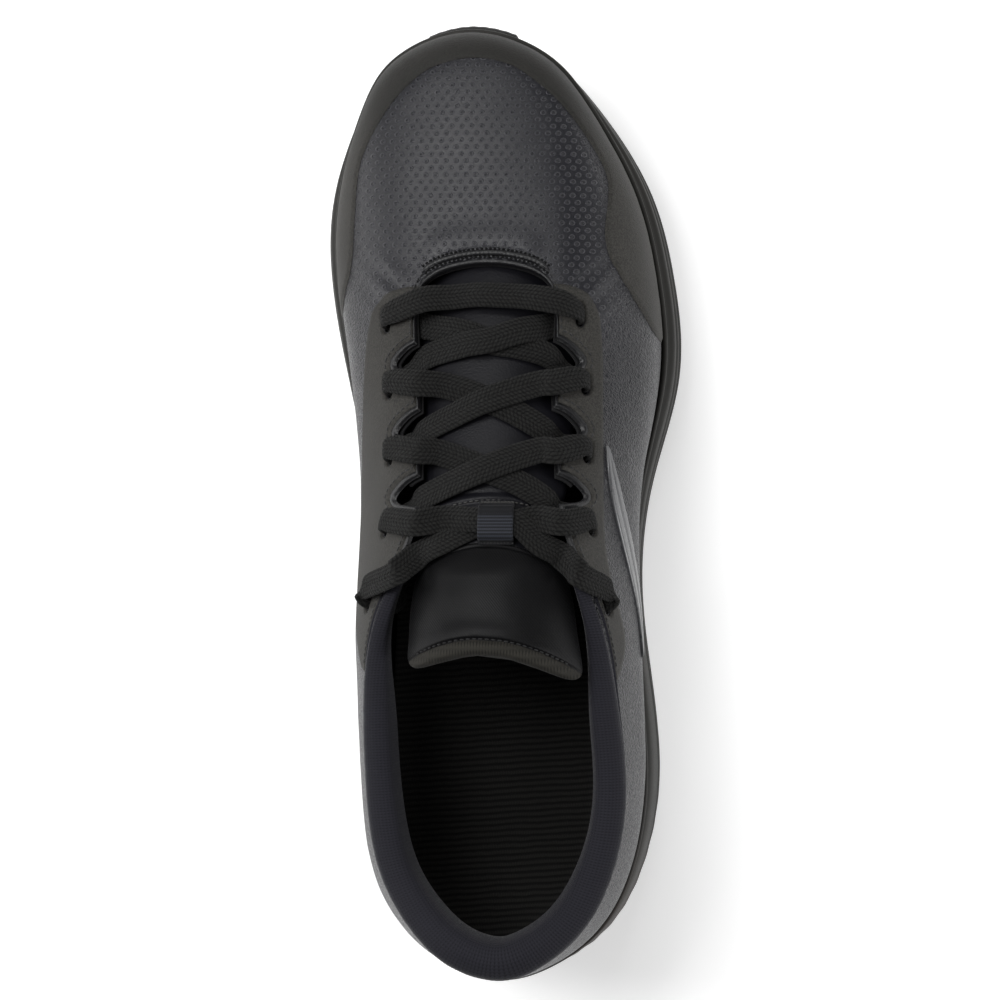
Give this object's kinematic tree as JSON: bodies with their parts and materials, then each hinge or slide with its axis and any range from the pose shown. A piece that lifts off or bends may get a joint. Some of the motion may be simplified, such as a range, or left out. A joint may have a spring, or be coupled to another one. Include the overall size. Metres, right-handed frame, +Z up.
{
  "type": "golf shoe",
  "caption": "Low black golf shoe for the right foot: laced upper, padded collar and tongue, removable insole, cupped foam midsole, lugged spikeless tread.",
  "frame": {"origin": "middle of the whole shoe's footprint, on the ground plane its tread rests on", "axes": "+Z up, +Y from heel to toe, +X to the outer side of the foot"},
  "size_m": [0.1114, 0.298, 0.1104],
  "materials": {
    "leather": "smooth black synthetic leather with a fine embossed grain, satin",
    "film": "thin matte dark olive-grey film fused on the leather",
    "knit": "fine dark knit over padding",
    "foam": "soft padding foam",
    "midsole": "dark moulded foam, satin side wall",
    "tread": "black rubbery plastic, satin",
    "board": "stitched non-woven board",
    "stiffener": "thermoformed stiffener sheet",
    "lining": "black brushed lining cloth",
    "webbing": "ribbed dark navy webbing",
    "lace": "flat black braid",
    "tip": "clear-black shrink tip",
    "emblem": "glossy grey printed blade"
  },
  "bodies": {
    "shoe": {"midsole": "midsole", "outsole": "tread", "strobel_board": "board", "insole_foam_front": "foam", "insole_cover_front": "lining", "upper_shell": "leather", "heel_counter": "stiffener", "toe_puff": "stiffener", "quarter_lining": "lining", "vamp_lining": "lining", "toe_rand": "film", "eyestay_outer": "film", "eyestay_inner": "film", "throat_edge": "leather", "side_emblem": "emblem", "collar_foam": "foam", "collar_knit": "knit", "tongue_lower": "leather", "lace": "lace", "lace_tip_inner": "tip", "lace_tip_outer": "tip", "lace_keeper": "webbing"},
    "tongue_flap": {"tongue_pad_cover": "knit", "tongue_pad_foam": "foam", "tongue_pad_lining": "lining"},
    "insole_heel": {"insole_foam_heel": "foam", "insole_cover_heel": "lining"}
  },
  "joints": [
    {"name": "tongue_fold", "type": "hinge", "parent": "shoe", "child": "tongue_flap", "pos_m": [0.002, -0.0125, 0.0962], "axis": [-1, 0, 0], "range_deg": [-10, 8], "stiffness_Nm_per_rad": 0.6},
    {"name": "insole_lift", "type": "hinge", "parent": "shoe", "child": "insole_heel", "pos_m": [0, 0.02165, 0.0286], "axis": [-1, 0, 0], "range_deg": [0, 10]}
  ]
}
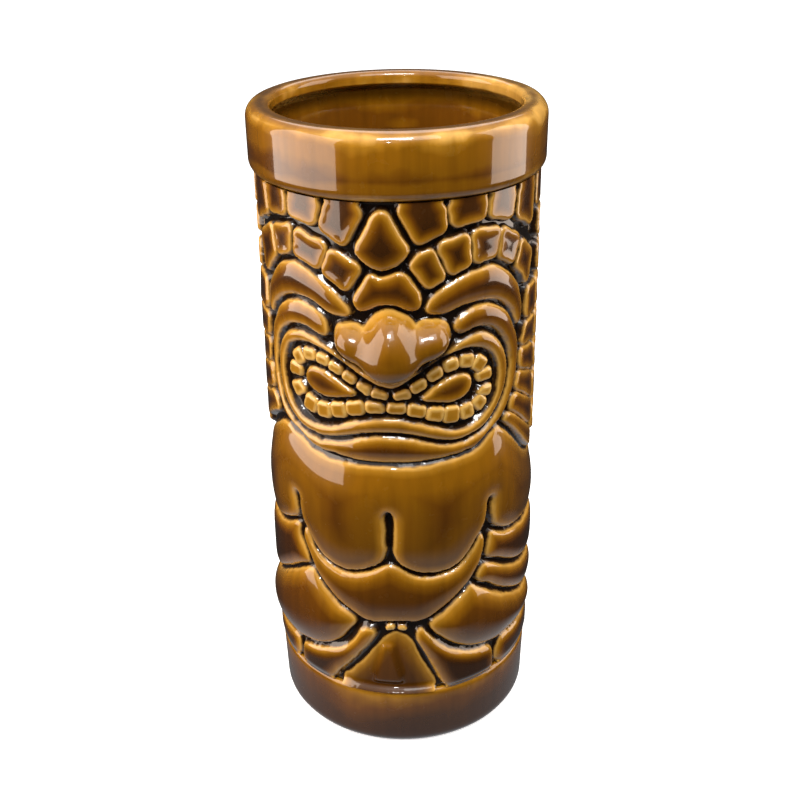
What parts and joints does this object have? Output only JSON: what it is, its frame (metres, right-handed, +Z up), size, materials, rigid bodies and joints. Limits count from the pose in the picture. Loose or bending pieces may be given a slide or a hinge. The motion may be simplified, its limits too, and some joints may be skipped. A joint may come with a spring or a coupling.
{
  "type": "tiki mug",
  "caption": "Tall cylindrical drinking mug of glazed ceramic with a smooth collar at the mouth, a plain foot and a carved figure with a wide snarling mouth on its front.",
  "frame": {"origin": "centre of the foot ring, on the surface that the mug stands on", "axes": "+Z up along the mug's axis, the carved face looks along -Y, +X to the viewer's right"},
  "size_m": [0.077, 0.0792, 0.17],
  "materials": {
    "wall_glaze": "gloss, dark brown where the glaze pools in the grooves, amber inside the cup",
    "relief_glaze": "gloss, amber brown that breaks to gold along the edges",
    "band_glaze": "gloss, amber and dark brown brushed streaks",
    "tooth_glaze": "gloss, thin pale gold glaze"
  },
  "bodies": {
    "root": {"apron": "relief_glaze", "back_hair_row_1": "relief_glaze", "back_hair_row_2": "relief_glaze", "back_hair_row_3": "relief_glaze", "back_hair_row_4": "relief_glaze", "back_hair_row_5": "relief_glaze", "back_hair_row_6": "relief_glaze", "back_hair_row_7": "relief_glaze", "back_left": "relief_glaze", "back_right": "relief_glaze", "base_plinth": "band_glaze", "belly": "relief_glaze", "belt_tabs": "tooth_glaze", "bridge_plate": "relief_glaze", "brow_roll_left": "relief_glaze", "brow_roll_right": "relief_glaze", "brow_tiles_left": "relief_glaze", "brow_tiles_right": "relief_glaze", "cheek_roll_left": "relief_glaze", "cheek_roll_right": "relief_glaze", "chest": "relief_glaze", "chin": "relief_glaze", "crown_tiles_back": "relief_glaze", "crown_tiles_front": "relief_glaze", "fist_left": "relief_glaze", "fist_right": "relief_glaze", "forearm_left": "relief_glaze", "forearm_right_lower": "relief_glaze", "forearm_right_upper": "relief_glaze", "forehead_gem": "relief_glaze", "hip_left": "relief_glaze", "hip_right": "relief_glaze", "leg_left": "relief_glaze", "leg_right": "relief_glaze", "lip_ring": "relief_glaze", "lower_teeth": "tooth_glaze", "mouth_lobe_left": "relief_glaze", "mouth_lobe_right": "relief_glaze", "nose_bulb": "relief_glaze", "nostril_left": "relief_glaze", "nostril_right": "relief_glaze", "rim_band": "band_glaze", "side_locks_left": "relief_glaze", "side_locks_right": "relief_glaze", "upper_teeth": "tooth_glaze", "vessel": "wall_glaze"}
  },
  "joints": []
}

================

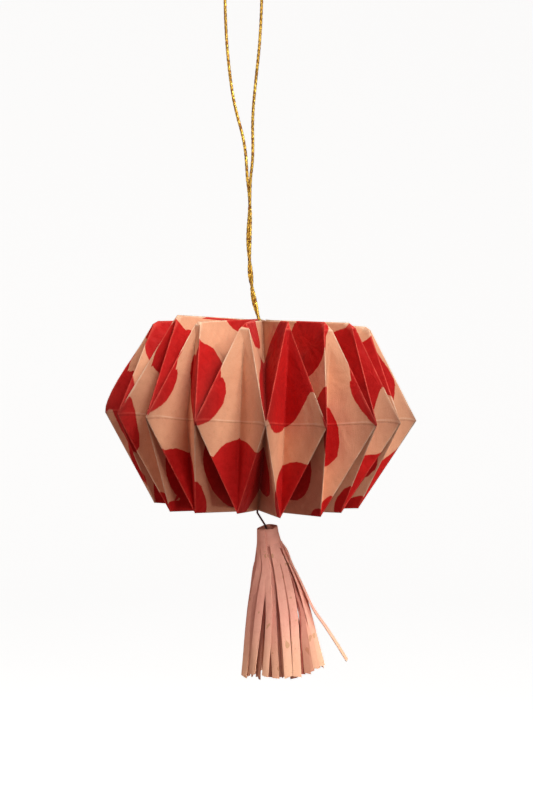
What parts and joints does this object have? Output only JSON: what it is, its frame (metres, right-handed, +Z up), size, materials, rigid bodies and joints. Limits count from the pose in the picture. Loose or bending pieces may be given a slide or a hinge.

================

Pick out each line in the material containing "hinge".

Give this object's kinematic tree as JSON: bodies with their parts and materials, then each hinge or slide with its axis and any range from the pose shown. A piece that lifts off or bends may get a joint. Some of the motion may be simplified, such as a range, or left out. A joint may have a spring, or be coupled to another one. Include the overall size. Metres, right-handed frame, +Z up.
    {"name": "tongue_fold", "type": "hinge", "parent": "shoe", "child": "tongue_flap", "pos_m": [0.002, -0.0125, 0.0962], "axis": [-1, 0, 0], "range_deg": [-10, 8], "stiffness_Nm_per_rad": 0.6},
    {"name": "insole_lift", "type": "hinge", "parent": "shoe", "child": "insole_heel", "pos_m": [0, 0.02165, 0.0286], "axis": [-1, 0, 0], "range_deg": [0, 10]}
What parts and joints does this object have? Output only JSON: what it is, its frame (metres, right-handed, +Z up), size, materials, rigid bodies and joints. Limits count from the pose in the picture. Loose or bending pieces may be given a slide or a hinge. The motion may be simplified, its limits too, and some joints may be skipped. A joint may come with a spring or a coupling.
What parts and joints does this object have? Output only JSON: what it is, its frame (metres, right-handed, +Z up), size, materials, rigid bodies and joints. Limits count from the pose in the picture. Loose or bending pieces may be given a slide or a hinge.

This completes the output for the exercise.